§ **Collected data**:
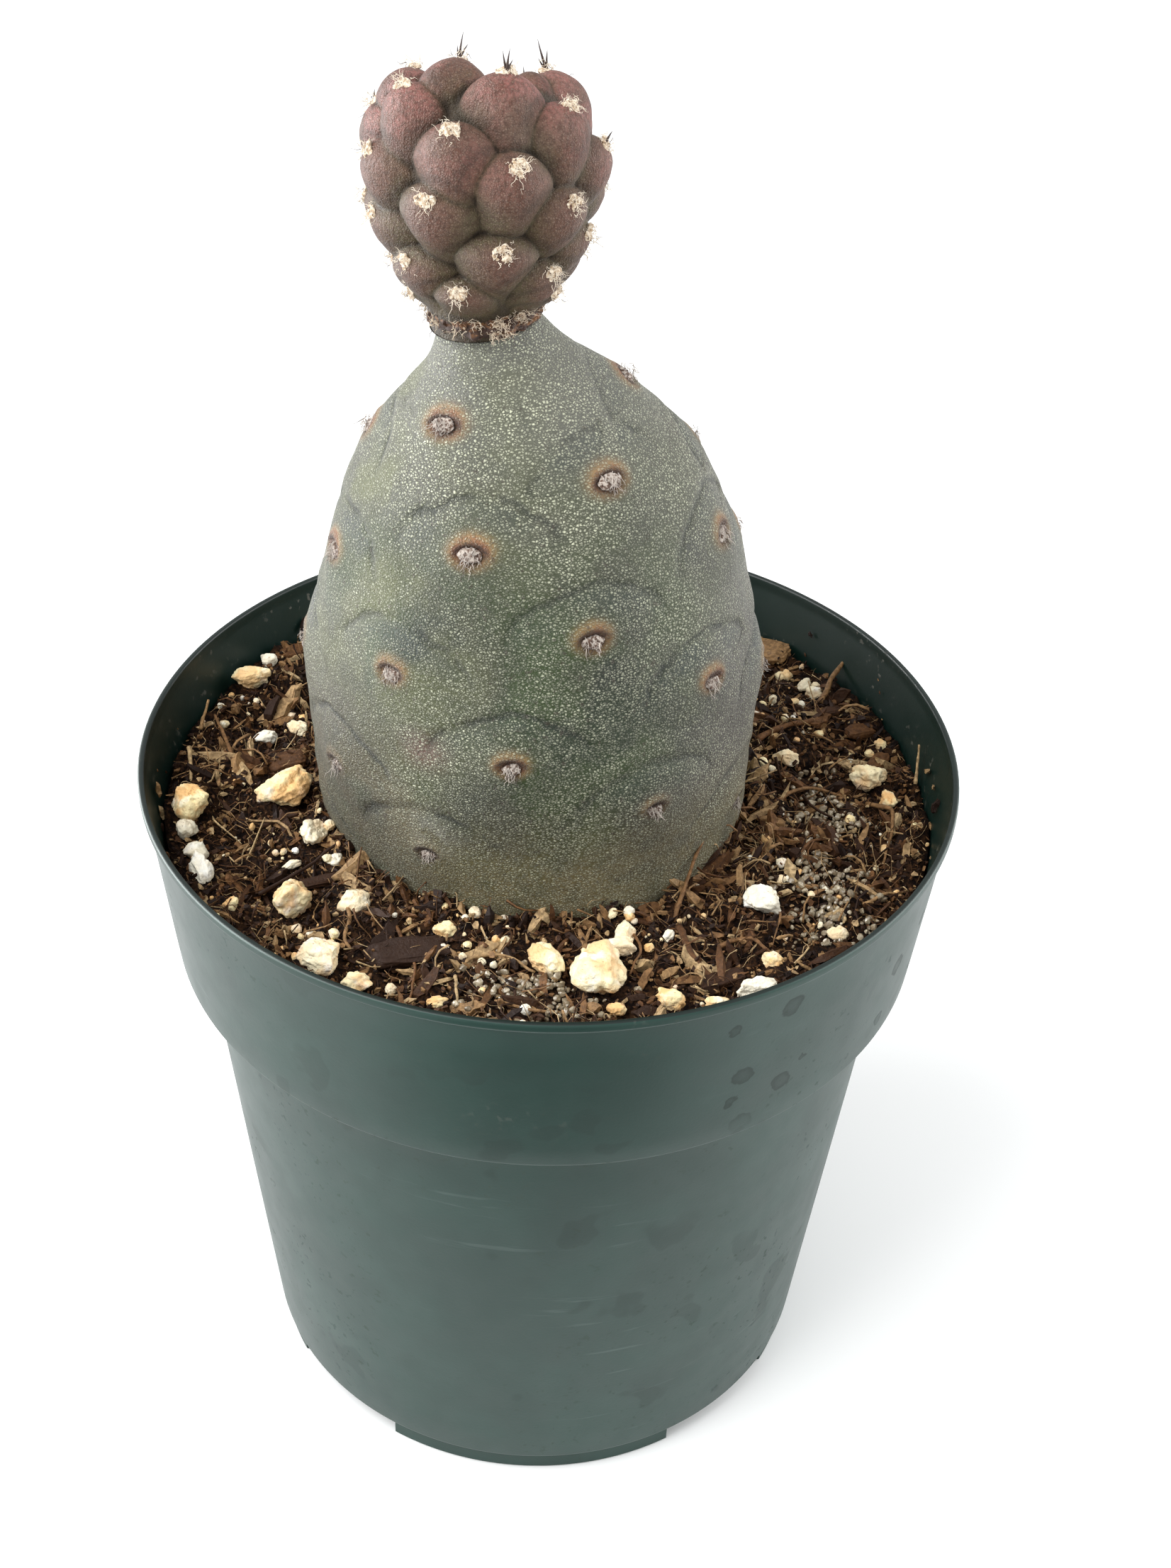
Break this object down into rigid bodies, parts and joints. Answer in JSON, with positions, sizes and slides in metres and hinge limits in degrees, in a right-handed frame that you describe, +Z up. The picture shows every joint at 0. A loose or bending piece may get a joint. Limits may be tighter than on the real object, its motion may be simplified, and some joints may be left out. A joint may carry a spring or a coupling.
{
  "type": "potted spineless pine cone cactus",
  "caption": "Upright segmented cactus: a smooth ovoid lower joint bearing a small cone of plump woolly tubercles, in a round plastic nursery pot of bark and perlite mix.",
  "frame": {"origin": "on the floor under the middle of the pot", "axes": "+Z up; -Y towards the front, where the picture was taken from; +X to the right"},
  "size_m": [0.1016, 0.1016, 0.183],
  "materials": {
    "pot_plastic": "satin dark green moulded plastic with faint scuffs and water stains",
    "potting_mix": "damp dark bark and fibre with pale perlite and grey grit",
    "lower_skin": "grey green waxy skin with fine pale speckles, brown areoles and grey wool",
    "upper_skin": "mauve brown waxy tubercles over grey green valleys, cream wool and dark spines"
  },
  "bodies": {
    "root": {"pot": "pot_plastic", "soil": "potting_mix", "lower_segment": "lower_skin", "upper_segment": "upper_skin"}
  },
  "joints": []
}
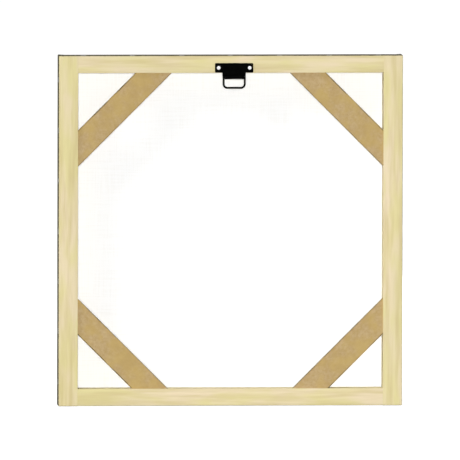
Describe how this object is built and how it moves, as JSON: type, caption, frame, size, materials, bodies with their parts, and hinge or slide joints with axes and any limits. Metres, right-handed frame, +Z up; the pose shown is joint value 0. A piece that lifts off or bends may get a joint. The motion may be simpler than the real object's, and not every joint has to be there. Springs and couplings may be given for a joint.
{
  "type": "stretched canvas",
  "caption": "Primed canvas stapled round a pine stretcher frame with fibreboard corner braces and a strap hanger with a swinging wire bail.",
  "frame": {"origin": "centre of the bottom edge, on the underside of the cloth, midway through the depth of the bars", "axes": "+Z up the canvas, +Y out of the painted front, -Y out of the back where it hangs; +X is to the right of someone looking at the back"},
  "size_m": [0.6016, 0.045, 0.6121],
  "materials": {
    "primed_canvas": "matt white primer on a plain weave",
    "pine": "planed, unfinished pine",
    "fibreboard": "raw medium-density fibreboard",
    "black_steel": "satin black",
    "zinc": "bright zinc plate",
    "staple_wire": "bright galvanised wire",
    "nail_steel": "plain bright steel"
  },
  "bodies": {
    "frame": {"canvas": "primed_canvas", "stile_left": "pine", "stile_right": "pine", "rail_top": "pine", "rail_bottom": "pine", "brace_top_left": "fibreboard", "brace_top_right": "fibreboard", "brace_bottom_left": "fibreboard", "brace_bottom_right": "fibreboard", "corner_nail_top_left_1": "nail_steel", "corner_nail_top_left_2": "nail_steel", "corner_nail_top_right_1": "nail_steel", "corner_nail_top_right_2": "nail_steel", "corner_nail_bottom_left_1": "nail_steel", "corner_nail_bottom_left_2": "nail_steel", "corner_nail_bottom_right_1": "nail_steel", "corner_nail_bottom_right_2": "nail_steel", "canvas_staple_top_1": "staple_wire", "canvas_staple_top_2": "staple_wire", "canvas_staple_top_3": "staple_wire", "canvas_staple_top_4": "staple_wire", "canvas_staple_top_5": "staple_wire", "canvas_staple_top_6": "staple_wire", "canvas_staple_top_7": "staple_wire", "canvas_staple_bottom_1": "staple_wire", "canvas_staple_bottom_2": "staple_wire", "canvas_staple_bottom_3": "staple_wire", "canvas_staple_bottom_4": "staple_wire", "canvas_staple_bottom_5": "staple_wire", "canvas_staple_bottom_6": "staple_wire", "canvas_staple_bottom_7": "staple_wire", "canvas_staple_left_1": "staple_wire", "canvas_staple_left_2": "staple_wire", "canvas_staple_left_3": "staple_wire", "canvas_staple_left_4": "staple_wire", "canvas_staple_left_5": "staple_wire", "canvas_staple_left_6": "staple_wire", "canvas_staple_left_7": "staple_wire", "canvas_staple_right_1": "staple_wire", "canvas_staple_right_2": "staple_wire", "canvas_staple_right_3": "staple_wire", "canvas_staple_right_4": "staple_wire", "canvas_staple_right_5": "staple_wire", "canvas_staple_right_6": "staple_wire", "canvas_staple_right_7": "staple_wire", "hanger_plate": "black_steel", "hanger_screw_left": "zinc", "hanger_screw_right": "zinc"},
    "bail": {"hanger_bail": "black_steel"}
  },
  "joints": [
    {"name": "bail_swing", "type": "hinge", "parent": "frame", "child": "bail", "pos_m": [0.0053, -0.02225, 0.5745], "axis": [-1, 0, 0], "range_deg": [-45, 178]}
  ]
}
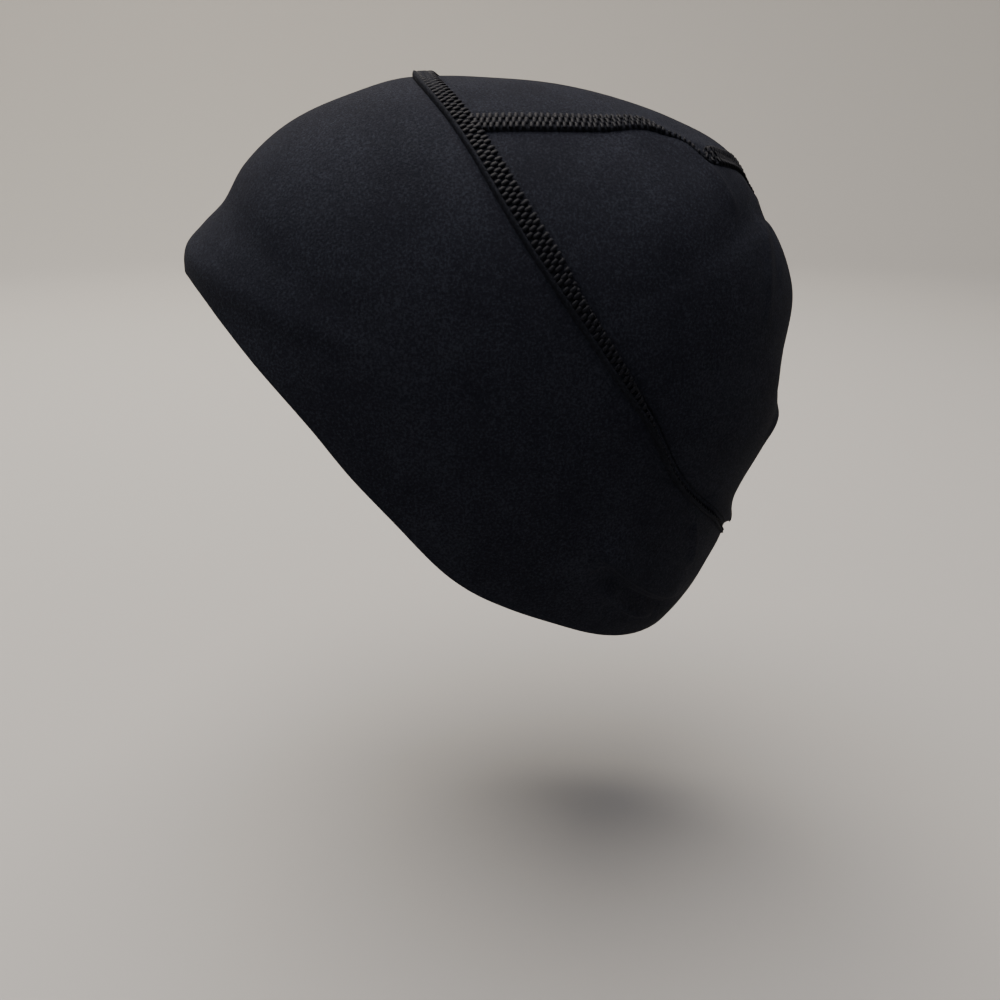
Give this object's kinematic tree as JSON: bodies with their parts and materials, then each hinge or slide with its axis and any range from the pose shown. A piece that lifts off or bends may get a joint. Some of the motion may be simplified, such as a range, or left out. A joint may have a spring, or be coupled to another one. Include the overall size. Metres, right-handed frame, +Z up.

§ **The problem**:
Go through the material above line by line and copy it exactly.

§ **Final result**:
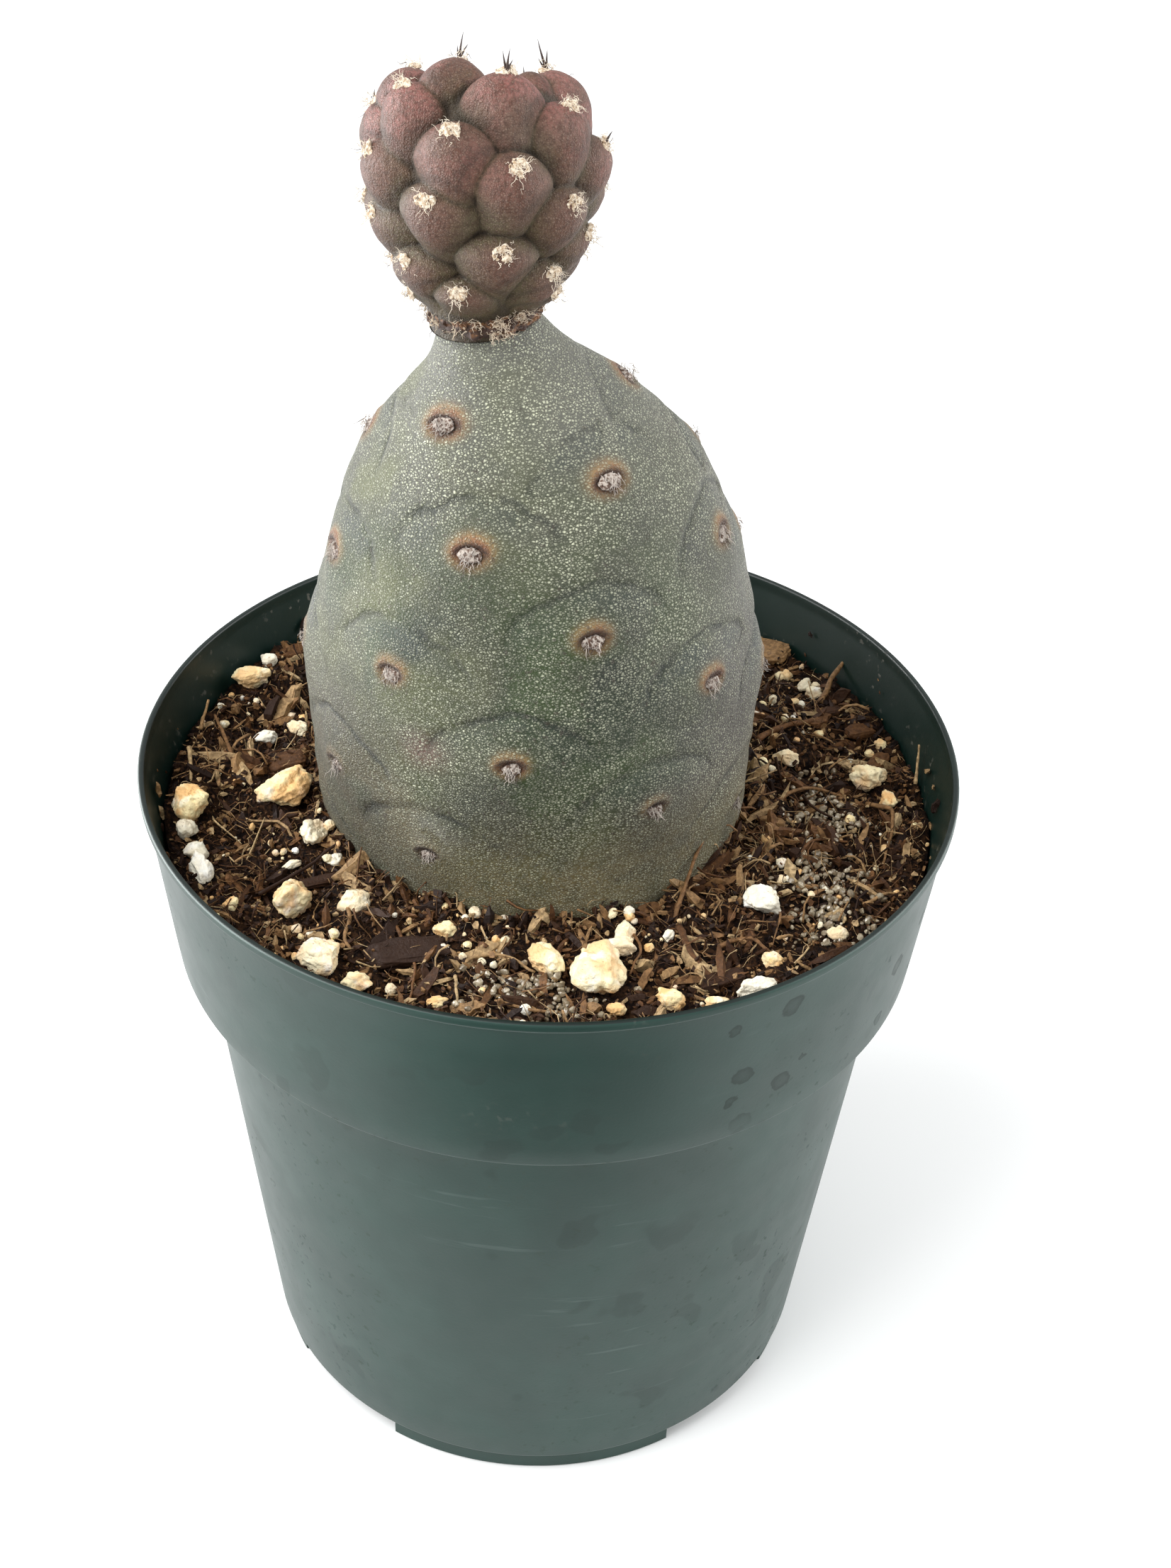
Break this object down into rigid bodies, parts and joints. Answer in JSON, with positions, sizes and slides in metres and hinge limits in degrees, in a right-handed frame that you describe, +Z up. The picture shows every joint at 0. A loose or bending piece may get a joint. Limits may be tighter than on the real object, its motion may be simplified, and some joints may be left out. A joint may carry a spring or a coupling.
{
  "type": "potted spineless pine cone cactus",
  "caption": "Upright segmented cactus: a smooth ovoid lower joint bearing a small cone of plump woolly tubercles, in a round plastic nursery pot of bark and perlite mix.",
  "frame": {"origin": "on the floor under the middle of the pot", "axes": "+Z up; -Y towards the front, where the picture was taken from; +X to the right"},
  "size_m": [0.1016, 0.1016, 0.183],
  "materials": {
    "pot_plastic": "satin dark green moulded plastic with faint scuffs and water stains",
    "potting_mix": "damp dark bark and fibre with pale perlite and grey grit",
    "lower_skin": "grey green waxy skin with fine pale speckles, brown areoles and grey wool",
    "upper_skin": "mauve brown waxy tubercles over grey green valleys, cream wool and dark spines"
  },
  "bodies": {
    "root": {"pot": "pot_plastic", "soil": "potting_mix", "lower_segment": "lower_skin", "upper_segment": "upper_skin"}
  },
  "joints": []
}
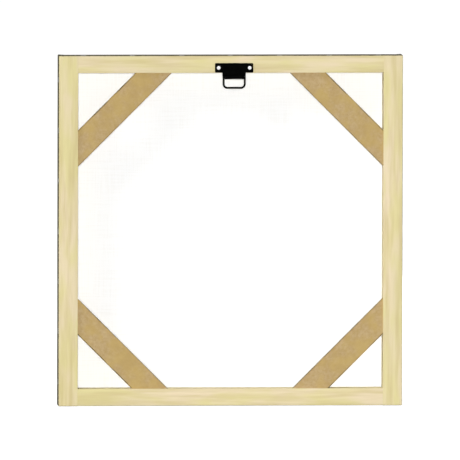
Describe how this object is built and how it moves, as JSON: type, caption, frame, size, materials, bodies with their parts, and hinge or slide joints with axes and any limits. Metres, right-handed frame, +Z up; the pose shown is joint value 0. A piece that lifts off or bends may get a joint. The motion may be simpler than the real object's, and not every joint has to be there. Springs and couplings may be given for a joint.
{
  "type": "stretched canvas",
  "caption": "Primed canvas stapled round a pine stretcher frame with fibreboard corner braces and a strap hanger with a swinging wire bail.",
  "frame": {"origin": "centre of the bottom edge, on the underside of the cloth, midway through the depth of the bars", "axes": "+Z up the canvas, +Y out of the painted front, -Y out of the back where it hangs; +X is to the right of someone looking at the back"},
  "size_m": [0.6016, 0.045, 0.6121],
  "materials": {
    "primed_canvas": "matt white primer on a plain weave",
    "pine": "planed, unfinished pine",
    "fibreboard": "raw medium-density fibreboard",
    "black_steel": "satin black",
    "zinc": "bright zinc plate",
    "staple_wire": "bright galvanised wire",
    "nail_steel": "plain bright steel"
  },
  "bodies": {
    "frame": {"canvas": "primed_canvas", "stile_left": "pine", "stile_right": "pine", "rail_top": "pine", "rail_bottom": "pine", "brace_top_left": "fibreboard", "brace_top_right": "fibreboard", "brace_bottom_left": "fibreboard", "brace_bottom_right": "fibreboard", "corner_nail_top_left_1": "nail_steel", "corner_nail_top_left_2": "nail_steel", "corner_nail_top_right_1": "nail_steel", "corner_nail_top_right_2": "nail_steel", "corner_nail_bottom_left_1": "nail_steel", "corner_nail_bottom_left_2": "nail_steel", "corner_nail_bottom_right_1": "nail_steel", "corner_nail_bottom_right_2": "nail_steel", "canvas_staple_top_1": "staple_wire", "canvas_staple_top_2": "staple_wire", "canvas_staple_top_3": "staple_wire", "canvas_staple_top_4": "staple_wire", "canvas_staple_top_5": "staple_wire", "canvas_staple_top_6": "staple_wire", "canvas_staple_top_7": "staple_wire", "canvas_staple_bottom_1": "staple_wire", "canvas_staple_bottom_2": "staple_wire", "canvas_staple_bottom_3": "staple_wire", "canvas_staple_bottom_4": "staple_wire", "canvas_staple_bottom_5": "staple_wire", "canvas_staple_bottom_6": "staple_wire", "canvas_staple_bottom_7": "staple_wire", "canvas_staple_left_1": "staple_wire", "canvas_staple_left_2": "staple_wire", "canvas_staple_left_3": "staple_wire", "canvas_staple_left_4": "staple_wire", "canvas_staple_left_5": "staple_wire", "canvas_staple_left_6": "staple_wire", "canvas_staple_left_7": "staple_wire", "canvas_staple_right_1": "staple_wire", "canvas_staple_right_2": "staple_wire", "canvas_staple_right_3": "staple_wire", "canvas_staple_right_4": "staple_wire", "canvas_staple_right_5": "staple_wire", "canvas_staple_right_6": "staple_wire", "canvas_staple_right_7": "staple_wire", "hanger_plate": "black_steel", "hanger_screw_left": "zinc", "hanger_screw_right": "zinc"},
    "bail": {"hanger_bail": "black_steel"}
  },
  "joints": [
    {"name": "bail_swing", "type": "hinge", "parent": "frame", "child": "bail", "pos_m": [0.0053, -0.02225, 0.5745], "axis": [-1, 0, 0], "range_deg": [-45, 178]}
  ]
}
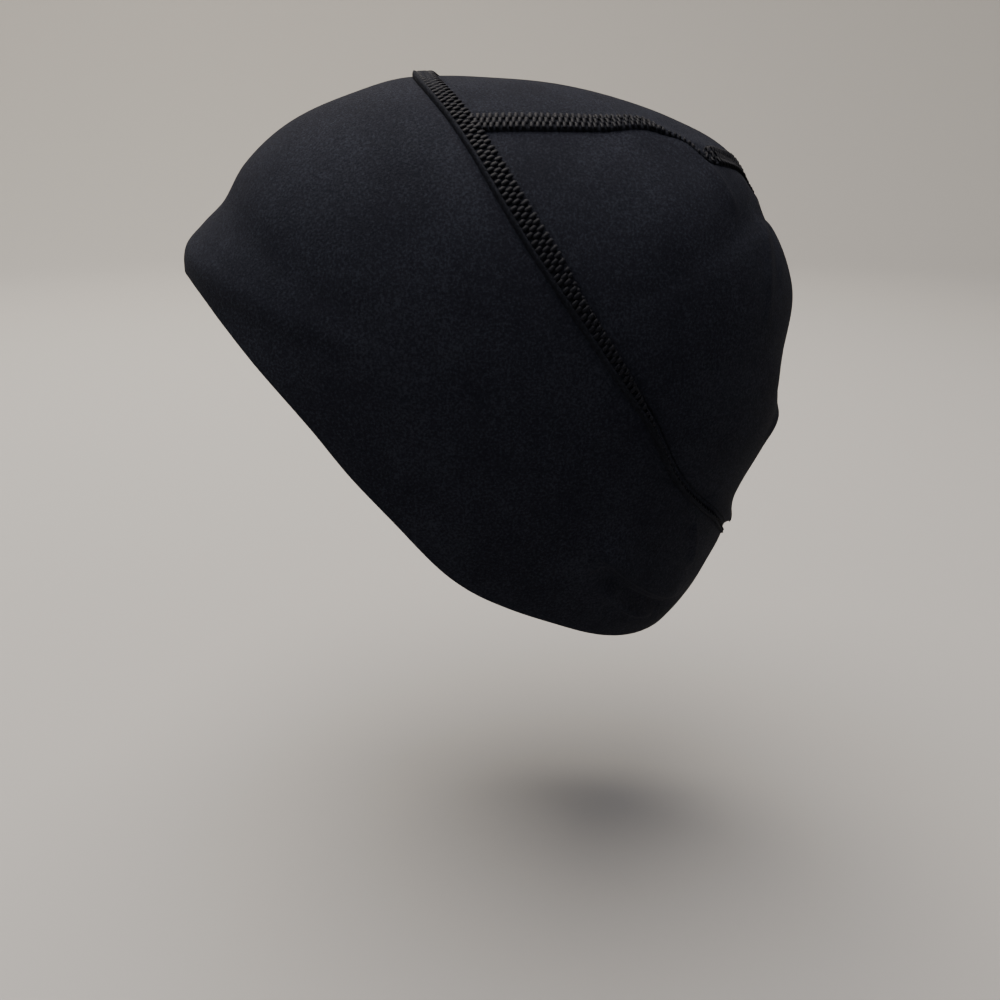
Give this object's kinematic tree as JSON: bodies with their parts and materials, then each hinge or slide with its axis and any range from the pose shown. A piece that lifts off or bends may get a joint. Some of the motion may be simplified, such as a range, or left out. A joint may have a spring, or be coupled to another one. Include the overall size. Metres, right-handed frame, +Z up.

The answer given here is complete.